Provided material —

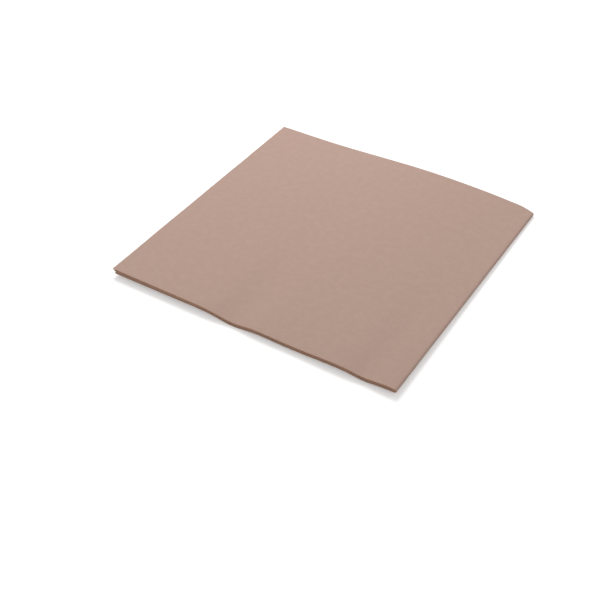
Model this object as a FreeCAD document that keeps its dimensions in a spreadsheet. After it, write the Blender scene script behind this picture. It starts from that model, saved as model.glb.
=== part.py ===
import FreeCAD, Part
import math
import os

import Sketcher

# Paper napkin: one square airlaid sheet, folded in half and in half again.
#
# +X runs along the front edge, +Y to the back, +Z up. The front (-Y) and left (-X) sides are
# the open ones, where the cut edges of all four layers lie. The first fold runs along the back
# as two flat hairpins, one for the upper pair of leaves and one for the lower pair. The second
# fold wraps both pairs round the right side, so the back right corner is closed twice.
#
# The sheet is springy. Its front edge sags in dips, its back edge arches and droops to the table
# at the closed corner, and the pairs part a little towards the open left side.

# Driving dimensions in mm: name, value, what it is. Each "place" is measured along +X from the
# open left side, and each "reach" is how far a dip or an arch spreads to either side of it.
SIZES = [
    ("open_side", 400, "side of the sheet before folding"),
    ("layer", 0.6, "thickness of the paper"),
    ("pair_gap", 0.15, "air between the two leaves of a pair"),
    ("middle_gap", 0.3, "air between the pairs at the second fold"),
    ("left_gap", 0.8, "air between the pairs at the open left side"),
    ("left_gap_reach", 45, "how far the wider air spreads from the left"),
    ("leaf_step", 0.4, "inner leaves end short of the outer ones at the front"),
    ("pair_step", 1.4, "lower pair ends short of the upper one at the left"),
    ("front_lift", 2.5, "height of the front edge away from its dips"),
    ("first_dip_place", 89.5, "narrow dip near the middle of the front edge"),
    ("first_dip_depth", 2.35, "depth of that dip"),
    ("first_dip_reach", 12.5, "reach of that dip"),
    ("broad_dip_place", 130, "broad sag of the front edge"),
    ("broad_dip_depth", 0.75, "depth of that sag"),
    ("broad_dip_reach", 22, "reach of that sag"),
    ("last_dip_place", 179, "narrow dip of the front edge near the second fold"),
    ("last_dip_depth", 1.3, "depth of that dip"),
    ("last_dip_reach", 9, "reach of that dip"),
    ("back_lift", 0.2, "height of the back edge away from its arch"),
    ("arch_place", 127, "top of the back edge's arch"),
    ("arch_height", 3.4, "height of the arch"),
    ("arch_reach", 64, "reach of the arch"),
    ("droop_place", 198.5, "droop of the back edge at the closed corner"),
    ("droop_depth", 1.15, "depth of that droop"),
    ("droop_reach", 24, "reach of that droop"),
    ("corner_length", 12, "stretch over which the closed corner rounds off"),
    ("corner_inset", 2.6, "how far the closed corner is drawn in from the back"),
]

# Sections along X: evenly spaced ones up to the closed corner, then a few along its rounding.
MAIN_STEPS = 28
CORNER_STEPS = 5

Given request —
Word for word, write out the data.

Solution to this task —
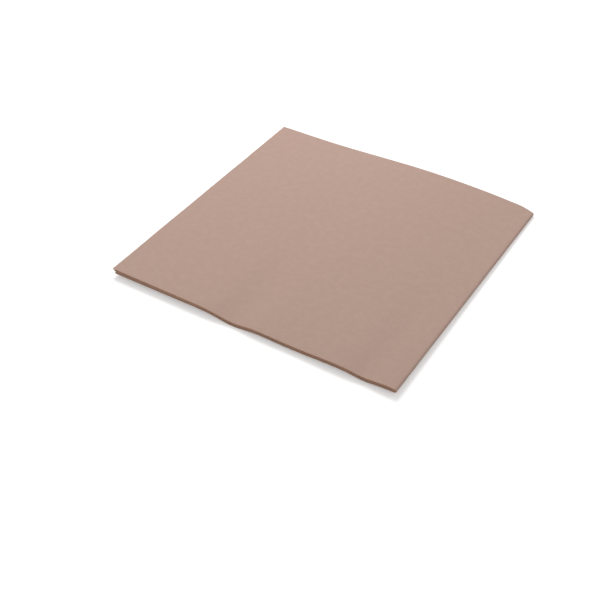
Model this object as a FreeCAD document that keeps its dimensions in a spreadsheet. After it, write the Blender scene script behind this picture. It starts from that model, saved as model.glb.
=== part.py ===
import FreeCAD, Part
import math
import os

import Sketcher

# Paper napkin: one square airlaid sheet, folded in half and in half again.
#
# +X runs along the front edge, +Y to the back, +Z up. The front (-Y) and left (-X) sides are
# the open ones, where the cut edges of all four layers lie. The first fold runs along the back
# as two flat hairpins, one for the upper pair of leaves and one for the lower pair. The second
# fold wraps both pairs round the right side, so the back right corner is closed twice.
#
# The sheet is springy. Its front edge sags in dips, its back edge arches and droops to the table
# at the closed corner, and the pairs part a little towards the open left side.

# Driving dimensions in mm: name, value, what it is. Each "place" is measured along +X from the
# open left side, and each "reach" is how far a dip or an arch spreads to either side of it.
SIZES = [
    ("open_side", 400, "side of the sheet before folding"),
    ("layer", 0.6, "thickness of the paper"),
    ("pair_gap", 0.15, "air between the two leaves of a pair"),
    ("middle_gap", 0.3, "air between the pairs at the second fold"),
    ("left_gap", 0.8, "air between the pairs at the open left side"),
    ("left_gap_reach", 45, "how far the wider air spreads from the left"),
    ("leaf_step", 0.4, "inner leaves end short of the outer ones at the front"),
    ("pair_step", 1.4, "lower pair ends short of the upper one at the left"),
    ("front_lift", 2.5, "height of the front edge away from its dips"),
    ("first_dip_place", 89.5, "narrow dip near the middle of the front edge"),
    ("first_dip_depth", 2.35, "depth of that dip"),
    ("first_dip_reach", 12.5, "reach of that dip"),
    ("broad_dip_place", 130, "broad sag of the front edge"),
    ("broad_dip_depth", 0.75, "depth of that sag"),
    ("broad_dip_reach", 22, "reach of that sag"),
    ("last_dip_place", 179, "narrow dip of the front edge near the second fold"),
    ("last_dip_depth", 1.3, "depth of that dip"),
    ("last_dip_reach", 9, "reach of that dip"),
    ("back_lift", 0.2, "height of the back edge away from its arch"),
    ("arch_place", 127, "top of the back edge's arch"),
    ("arch_height", 3.4, "height of the arch"),
    ("arch_reach", 64, "reach of the arch"),
    ("droop_place", 198.5, "droop of the back edge at the closed corner"),
    ("droop_depth", 1.15, "depth of that droop"),
    ("droop_reach", 24, "reach of that droop"),
    ("corner_length", 12, "stretch over which the closed corner rounds off"),
    ("corner_inset", 2.6, "how far the closed corner is drawn in from the back"),
]

# Sections along X: evenly spaced ones up to the closed corner, then a few along its rounding.
MAIN_STEPS = 28
CORNER_STEPS = 5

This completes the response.